WHAT IS NEEDED: Copy each line below that includes "empty".
+===+
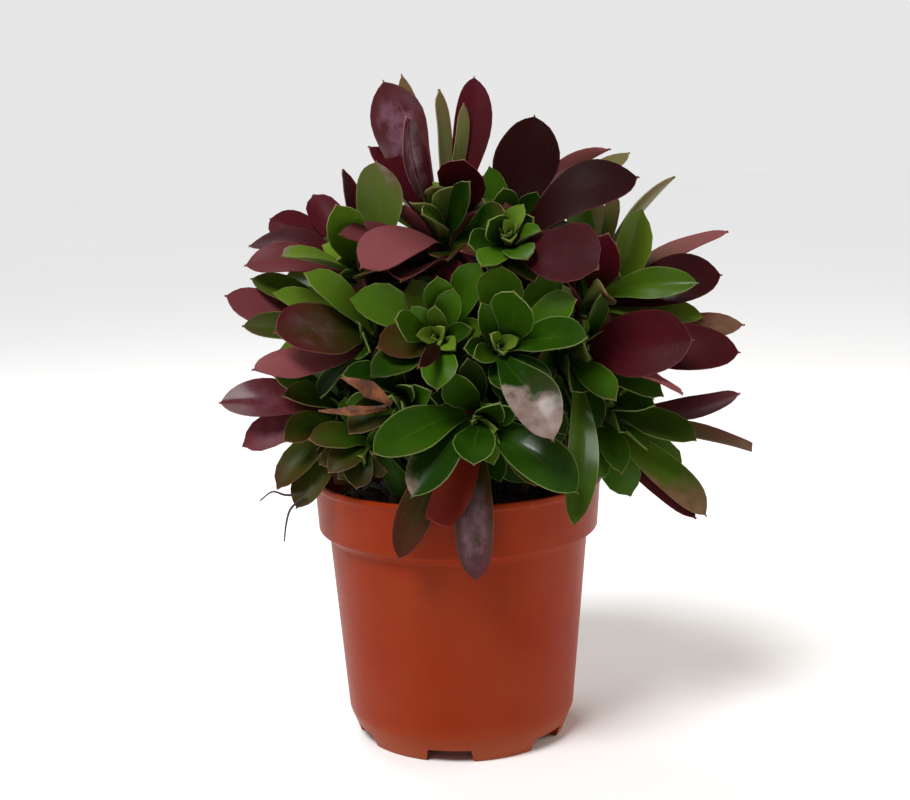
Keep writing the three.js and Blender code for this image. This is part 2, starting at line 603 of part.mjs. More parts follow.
// And for a large outer leaf: how far its tip moves the way its upper face looks.
const GROWN_SHIFTS = [0, 1.5, -1.5, 3, -3, 5, -5, 8, -8];

// Whether a leaf stands clear of the pot and soil, of the stems and the other heads' cores,
// of the other heads' leaves and, apart from its root, of the leaves of its own head.
function standsClear(one, placed, balls) {
  const points = spread(one.leaf);
  const touches = ({ centre, radius, head }) =>
    head !== one.head && points.some((p) => p.distanceTo(centre) < radius + 1);
  if (points.some(inPot) || balls.some(touches)) return false;
  return placed.every((other) => {
    if (one.middle.distanceTo(other.middle) > one.size + other.size) return true;
    const same = one.head === other.head;
    return !crosses(same ? one.outer : one.whole, same ? other.outer : other.whole);
  });
}

// Every leaf of the plant: the large outer ones first, then one round after another of
// those that the rule places. A leaf that nothing brings clear is left out.
function placeLeaves() {
  const balls = ballsOf();
  const placed = [];
  const add = (head, shapes) => {
    for (const leaf of shapes) {
      const one = {
        head,
        leaf,
        middle: bladePoint(leaf, 0.5, 0, 0),
        size: (leaf.chord.length() + leaf.wide) / 2,
        whole: bladeFaces(leaf, LEAF_CLEARANCE),
        outer: bladeFaces(leaf, 0).slice(3),
      };
      if (standsClear(one, placed, balls)) return placed.push(one);
    }
    return 0;
  };
  for (const head of HEADS) {
    for (const row of head.grown) add(head, GROWN_SHIFTS.map((shift) => grownLeaf(head, row, shift)));
  }
  const draws = HEADS.map((_, n) => seeded(1000 + 77 * n));
  const rounds = Math.max(...HEADS.map((head) => head.leaves));
  for (let i = 0; i < rounds; i++) {
    HEADS.forEach((head, n) => {
      if (i >= head.leaves) return;
      const random = [draws[n](), draws[n](), draws[n]()];
      add(head, RULE_CHANGES.map((change) => spiralLeaf(head, i, random, change)));
    });
  }
  return placed;
}

// ---------------------------------------------------------------- heads
function core(head) {
  const profile = [
    [0, -CORE_LENGTH],
    [CORE_RADIUS - 0.8, -CORE_LENGTH],
    [CORE_RADIUS, -CORE_LENGTH * 0.55],
    [CORE_RADIUS - 1, -6],
    [1.4, -0.5],
    [0, 0.5],
  ];
  const points = profile.map(([radius, height]) => new THREE.Vector2(radius, height));
  const geometry = new THREE.LatheGeometry(points, CORE_SIDES);
  const toAxis = new THREE.Quaternion().setFromUnitVectors(
    new THREE.Vector3(0, 1, 0),
    vec(head.axis).normalize(),
  );
  return solidOf(geometry.applyQuaternion(toAxis).translate(...head.tip));
}

function leafSolid(leaf) {
  const corners = bladeFaces(leaf, 0).flat().flatMap((p) => [p.x, p.y, p.z]);
  const geometry = new THREE.BufferGeometry();
  geometry.setAttribute("position", new THREE.Float32BufferAttribute(corners, 3));
  return solidOf(geometry);
}

// ---------------------------------------------------------------- materials
const material = (color, roughness) =>
  new THREE.MeshStandardMaterial({ color, roughness, metalness: 0, flatShading: true });
const terracotta = material(0x9a3c18, 0.5);
const earth = material(0x241a14, 0.95);
const bark = material(0x5b4030, 0.8);
const leafGreen = material(0x35601f, 0.4);
const leafBurgundy = material(0x5a2030, 0.4);

// ---------------------------------------------------------------- assembly
const group = new THREE.Group();
group.add(meshOf("pot", pot(), terracotta));
group.add(meshOf("soil", soil(), earth));
for (const name of Object.keys(STEMS)) group.add(meshOf(name, stem(name), bark));

const placed = placeLeaves();
for (const head of HEADS) {
  const leaves = placed.filter((one) => one.head === head).map(({ leaf }) => leafSolid(leaf));
  const colour = head.dark ? leafBurgundy : leafGreen;
  group.add(meshOf(head.name, fused([core(head), ...leaves]), colour));
}

export default group;
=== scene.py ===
"""The looks of a potted aeonium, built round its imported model.

Laid out as an add-on with one operator for each group of pieces, and run as a script.
Lengths in the plant's tables are millimetres; everything in Blender is metres. +Z is up,
the origin is the middle of the pot's base, and -Y is the front.
"""

import math
from typing import NamedTuple

import bpy
import numpy as np
from bpy.props import FloatProperty, FloatVectorProperty, IntProperty
from mathutils import Matrix, Vector
from mathutils.bvhtree import BVHTree


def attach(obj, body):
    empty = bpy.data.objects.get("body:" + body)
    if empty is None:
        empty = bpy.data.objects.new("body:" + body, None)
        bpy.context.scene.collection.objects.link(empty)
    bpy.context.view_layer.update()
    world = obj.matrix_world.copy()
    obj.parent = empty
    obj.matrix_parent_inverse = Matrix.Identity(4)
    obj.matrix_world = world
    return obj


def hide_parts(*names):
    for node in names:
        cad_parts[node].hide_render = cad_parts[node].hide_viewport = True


bl_info = {
    "name": "Potted aeonium",
    "version": (1, 0, 0),
    "blender": (4, 5, 0),
    "location": "3D View > Sidebar > Aeonium",
    "description": "Builds the leaves, stems, soil and pot of a potted aeonium",
    "category": "Add Mesh",
}

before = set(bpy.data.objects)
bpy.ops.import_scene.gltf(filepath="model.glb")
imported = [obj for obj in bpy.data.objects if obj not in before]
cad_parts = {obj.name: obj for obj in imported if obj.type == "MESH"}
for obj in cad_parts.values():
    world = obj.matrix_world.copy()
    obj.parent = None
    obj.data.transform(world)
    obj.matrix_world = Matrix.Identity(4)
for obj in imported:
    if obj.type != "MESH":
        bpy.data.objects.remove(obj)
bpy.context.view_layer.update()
MM = 0.001


# ---------------------------------------------------------------- the plant, as its solids are
class Grown(NamedTuple):
    """A large outer leaf: its tip, the way its upper face looks, width, arch, how far behind
    the growing tip it leaves the core, how red the sun has turned it (0 to 1, and past 1
    it darkens), how far it bows sideways, how high its edge waves, what share of it has
    dried from the tip, how much of an underside's rose its outer face has, how glossy it
    is and how strong a painted lilac-silver sheen its colour has, whether its tip is torn
    off, and how fresh its green is."""

    tip: tuple
    face: tuple
    wide: float
    arch: float
    back: float
    red: float
    bend: float = 0.0
    wave: float = 0.0
    dry: float = 0.0
    rose: float = 0.0
    gloss: float = 0.0
    torn: float = 0.0
    youth: float = 0.0


class Head(NamedTuple):
    """A leafy head: its growing tip, the way it looks, its stem, how many leaves the rule
    places, how long the oldest of them is, and where their spiral starts, in degrees."""

    name: str
    tip: tuple
    axis: tuple
    stem: str
    leaves: int
    reach: float
    turn: float


# Woody stems: where each leaves the soil, where it forks, and how thick it is.
STEMS = {
    "stem_left": ((-24, -8), (-18, -6, 134), 4.4),
    "stem_middle": ((2, 8), (3, 2, 138), 5),
    "stem_right": ((26, 8), (22, 2, 136), 4.4),
    "stem_low_right": ((45, -9), (45, -6, 112), 3.6),
}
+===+
RESULT:
    empty = bpy.data.objects.get("body:" + body)
    if empty is None:
        empty = bpy.data.objects.new("body:" + body, None)
        bpy.context.scene.collection.objects.link(empty)
    obj.parent = empty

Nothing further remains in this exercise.